TASK –
Only the lines from the start of the data through the one containing "const liningThickness = 1.8;" belong in your answer; return them exactly.

PROVIDED MATERIAL –
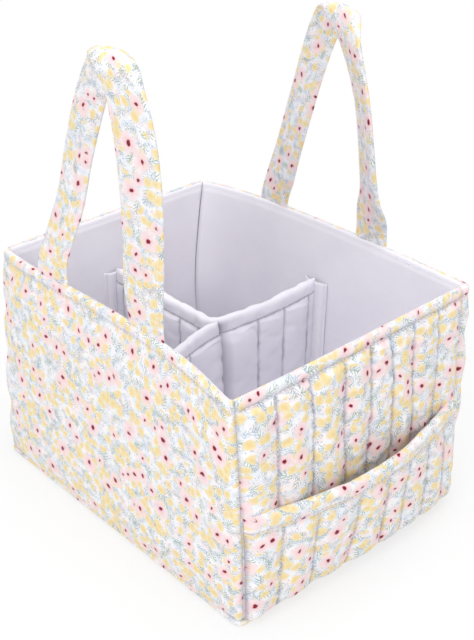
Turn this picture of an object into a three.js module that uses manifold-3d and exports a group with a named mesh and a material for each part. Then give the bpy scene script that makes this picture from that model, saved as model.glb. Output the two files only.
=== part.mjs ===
// A fabric caddy for nappies and bottles: an open box of printed, padded walls over stiffener
// boards and a smooth lining, with a quilted pocket on each end, two carrying straps and a
// lift-out divider that parts one large compartment from two small ones.
// Millimetres, +Z up, X along the caddy. The origin is at the middle of the underside.
import * as THREE from 'three';
import { mergeVertices } from 'three/addons/utils/BufferGeometryUtils.js';
import Module from 'manifold-3d';

// Overall sizes of the box
const bodyLength = 276;
const bodyWidth = 222;
const bodyHeight = 180;
const cornerRadius = 10;
const cornerWrap = 8; // how far a side panel reaches round onto the end, to its seam

// Layers of a wall, from outside to inside, and the gap between pieces that touch
const seat = 0.3;
const shellThickness = 2.6;
const boardThickness = 3;
const liningThickness = 1.8;

// The rim, where shell and lining are turned in and stitched together
const rimHeight = 7;
const rimRound = 3;

// The base panel
const baseThickness = 2.6;
const baseRound = 1.2;

// Sewn channels of the quilted ends and pockets
const channelCount = 8;
const seamInset = 0.6; // a seam lies this far inside the box length
const channelRise = 2.4; // a channel's crown over its seams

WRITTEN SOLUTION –
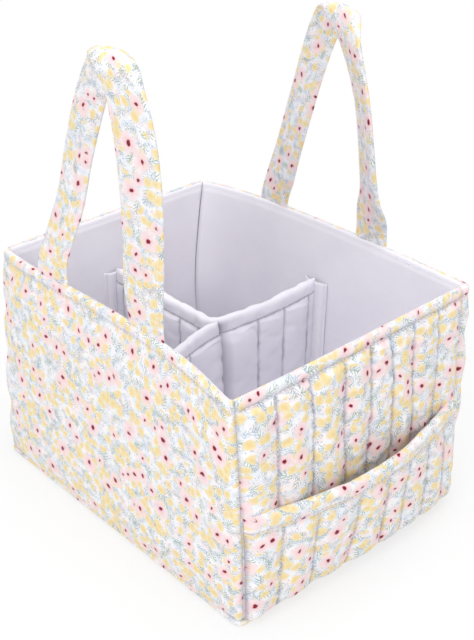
Turn this picture of an object into a three.js module that uses manifold-3d and exports a group with a named mesh and a material for each part. Then give the bpy scene script that makes this picture from that model, saved as model.glb. Output the two files only.
=== part.mjs ===
// A fabric caddy for nappies and bottles: an open box of printed, padded walls over stiffener
// boards and a smooth lining, with a quilted pocket on each end, two carrying straps and a
// lift-out divider that parts one large compartment from two small ones.
// Millimetres, +Z up, X along the caddy. The origin is at the middle of the underside.
import * as THREE from 'three';
import { mergeVertices } from 'three/addons/utils/BufferGeometryUtils.js';
import Module from 'manifold-3d';

// Overall sizes of the box
const bodyLength = 276;
const bodyWidth = 222;
const bodyHeight = 180;
const cornerRadius = 10;
const cornerWrap = 8; // how far a side panel reaches round onto the end, to its seam

// Layers of a wall, from outside to inside, and the gap between pieces that touch
const seat = 0.3;
const shellThickness = 2.6;
const boardThickness = 3;
const liningThickness = 1.8;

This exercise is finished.